# PROBLEM DESCRIPTION
Look through the material below and copy exactly the lines from the line with "crown_deck();" to the line with "bpy.context.scene.collection.objects.link(empty)", those two lines included.

# AVAILABLE RECORDS

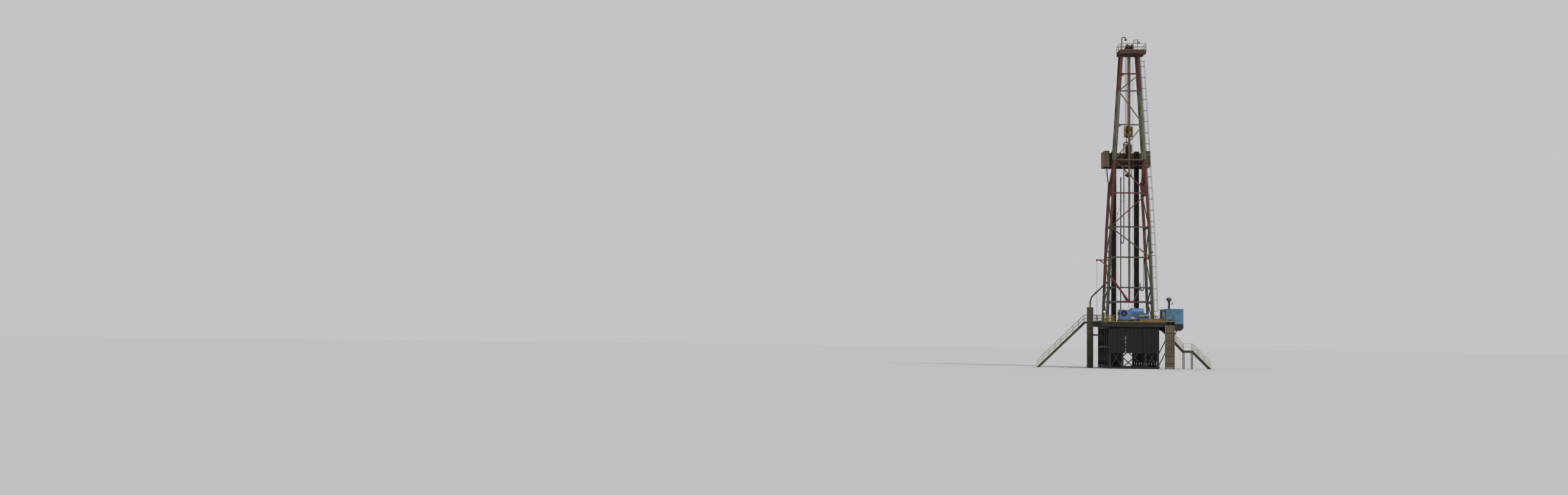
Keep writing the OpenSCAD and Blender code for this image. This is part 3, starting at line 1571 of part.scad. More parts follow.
// Service column beside the floor, with its braces and the bent pipe to the mast leg
bent_pipe = [[-column_x, -60, column_h], [-column_x, -60, 5350], [-2950, -90, 5750], [-2350, -300, 6350],
      [-1900, -leg_rear + 40, 6880]];
module service_column() {
  d = 110;
  color(pipe_dark) on_site() {
    block([-column_x - column_w / 2, -column_w / 2, 0], [-column_x + column_w / 2, column_w / 2, column_h]);
    for (z = [900, 2100, 3200, 4300])
      block([-column_x - column_w / 2 - 12, -column_w / 2 - 12, z],
         [-column_x + column_w / 2 + 12, column_w / 2 + 12, z + 60]);
    block([-column_x + column_w / 2, -90, box_top + 40], [-deck_x, 90, box_top + 280]);
    block([-column_x + column_w / 2, -60, 2600], [-box_x, 60, 2720]);
    for (k = [0:len(bent_pipe) - 2]) {
      rod(bent_pipe[k], bent_pipe[k + 1], d, 32);
      translate(bent_pipe[k + 1]) sphere(d = d * 1.15, $fn = 32);
    }
    block([-1900, -leg_rear - 40, 6800], [-leg_x(6800) - leg_w / 2 - play, -leg_rear + 90, 6960]);
  }
}

// Rack of cables that climbs to the porch of the doghouse
riser_in = deck_x + 35;
riser_w = 760;
riser_n = 9;
module cable_riser() {
  y = -deck_rear + 180;
  top = dog_low - porch_t;
  color(stair_cream) on_site() {
    for (x = [riser_in, riser_in + riser_w - 50])
      block([x, y - 90, 0], [x + 50, y, top]);
    block([riser_in, y - 20, 150], [riser_in + riser_w, y, top]);
    for (i = [1:riser_n])
      translate([riser_in + riser_w * i / (riser_n + 1), y - 44, 0])
        cylinder(d = 56, h = top, $fn = 20);
    for (z = [400:600:top - 100])
      block([riser_in, y - 90, z], [riser_in + riser_w, y - 18, z + 40]);
  }
}

// Winch davit on the left rear leg, with its line and ball
davit_z = 8700;
davit_reach = 2650;
davit_ball_z = 3950;
module leg_davit() {
  root = -leg_x(davit_z - 45) - leg_w / 2 - play;
  foot = -leg_x(davit_z - 545) - leg_w / 2 - play;
  color(mast_red) on_site() {
    upright(-leg_rear, leg_w) {
      polygon([[root, davit_z - 45], [root, davit_z + 45], [root - 40, davit_z + 45],
          [root - 40, davit_z - 45]]);
      polygon([[foot, davit_z - 545], [foot, davit_z - 455], [foot - 60, davit_z - 455],
          [foot - 60, davit_z - 545]]);
    }
    upright(-leg_rear, mast_bar) {
      strip([root - 20, davit_z], [-davit_reach - 60, davit_z], mast_bar);
      strip([foot - 30, davit_z - 500], [-davit_reach + 200, davit_z], mast_bar);
    }
    rod([-davit_reach, -leg_rear - 40, davit_z - 60], [-davit_reach, -leg_rear + 40, davit_z - 60], 120, 32);
    translate([-davit_reach, -leg_rear, davit_ball_z])
      cylinder(d = line_d, h = davit_z - davit_ball_z - 60, $fn = 16);
    translate([-davit_reach, -leg_rear, davit_ball_z]) sphere(d = 130, $fn = 32);
  }
}

left_outer_frame();
left_inner_frame();
right_inner_frame();
right_outer_frame();
box_ties();
cellar_spreaders();
weather_sheets();
floor_beams();
floor_deck();
rotary_table();
floor_rails();
pipe_ramp();
left_stair_frame();
right_stair_frame();
stair_treads();
stair_rails();
doghouse_base();
doghouse_floor();
doghouse_front_wall();
doghouse_rear_wall();
doghouse_outer_wall();
doghouse_inner_wall();
doghouse_lintel();
doghouse_roof();
doghouse_window();
doghouse_door();
doghouse_lamp();
drawworks_skid();
drawworks_housing();
drawworks_drum();
mast_feet();
mast_base_sides();
mast_lower_sides();
mast_middle_sides();
mast_top_sides();
rear_bracing_lower();
rear_bracing_upper();
mast_ladder();
crown_frame();
crown_sheaves();
crown_deck();
crown_rails();
gin_pole();
racking_board();
racking_fingers();
racking_walls();
racked_pipe();
torque_rail();
standpipe();
rotary_hose();
drilling_lines();
fast_line();
travelling_block();
top_drive();
rail_carriage();
elevator();
service_column();
cable_riser();
leg_davit();
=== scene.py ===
# %% [markdown]
# # A land drilling rig, dressed around its CAD frame
#
# The CAD model already holds every beam, wall, sheave and pipe at its real size. This
# script adds what a camera would notice next: paint with dust and rust, bolts, ribs,
# hoses, lamps and cables. It works at half of the rig's real size, in metres.
#
# Long lists of bars or bolts are never typed out. They are worked out from the rig's
# own measures, so that a reader can see where each piece stands and why.

# %% Load the frame
import math
import random

import bmesh
import bpy
from mathutils import Matrix, Vector


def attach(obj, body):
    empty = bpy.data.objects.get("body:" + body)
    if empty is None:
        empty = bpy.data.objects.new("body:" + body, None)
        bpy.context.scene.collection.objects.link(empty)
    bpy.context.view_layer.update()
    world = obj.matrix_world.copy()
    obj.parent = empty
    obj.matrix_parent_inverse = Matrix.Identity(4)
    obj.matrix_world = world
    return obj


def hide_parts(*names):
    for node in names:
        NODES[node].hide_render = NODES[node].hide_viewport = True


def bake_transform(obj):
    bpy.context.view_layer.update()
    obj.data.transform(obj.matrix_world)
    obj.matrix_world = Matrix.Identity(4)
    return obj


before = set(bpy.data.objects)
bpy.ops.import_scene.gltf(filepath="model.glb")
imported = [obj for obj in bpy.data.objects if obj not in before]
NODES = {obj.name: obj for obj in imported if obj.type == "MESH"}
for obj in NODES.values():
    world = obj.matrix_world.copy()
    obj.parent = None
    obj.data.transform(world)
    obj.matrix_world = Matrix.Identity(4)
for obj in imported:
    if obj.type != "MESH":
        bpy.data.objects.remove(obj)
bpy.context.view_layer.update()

# %% [markdown]
# ## Measures
#
# The CAD source counts in millimetres from the well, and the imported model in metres
# from the middle of its box. One function turns the first into the second, so the
# numbers below can be read beside the source. X runs to the right and Y away from the
# camera, which stood behind the drawworks.

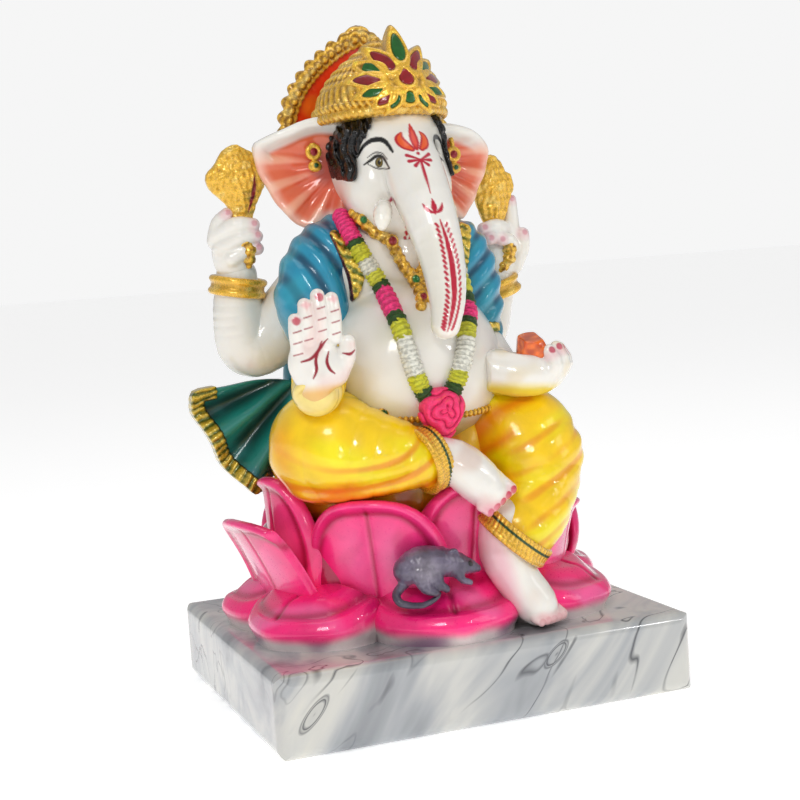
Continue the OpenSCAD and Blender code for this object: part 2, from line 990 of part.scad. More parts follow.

# OUTPUT
crown_deck();
crown_rails();
gin_pole();
racking_board();
racking_fingers();
racking_walls();
racked_pipe();
torque_rail();
standpipe();
rotary_hose();
drilling_lines();
fast_line();
travelling_block();
top_drive();
rail_carriage();
elevator();
service_column();
cable_riser();
leg_davit();
=== scene.py ===
# %% [markdown]
# # A land drilling rig, dressed around its CAD frame
#
# The CAD model already holds every beam, wall, sheave and pipe at its real size. This
# script adds what a camera would notice next: paint with dust and rust, bolts, ribs,
# hoses, lamps and cables. It works at half of the rig's real size, in metres.
#
# Long lists of bars or bolts are never typed out. They are worked out from the rig's
# own measures, so that a reader can see where each piece stands and why.

# %% Load the frame
import math
import random

import bmesh
import bpy
from mathutils import Matrix, Vector


def attach(obj, body):
    empty = bpy.data.objects.get("body:" + body)
    if empty is None:
        empty = bpy.data.objects.new("body:" + body, None)
        bpy.context.scene.collection.objects.link(empty)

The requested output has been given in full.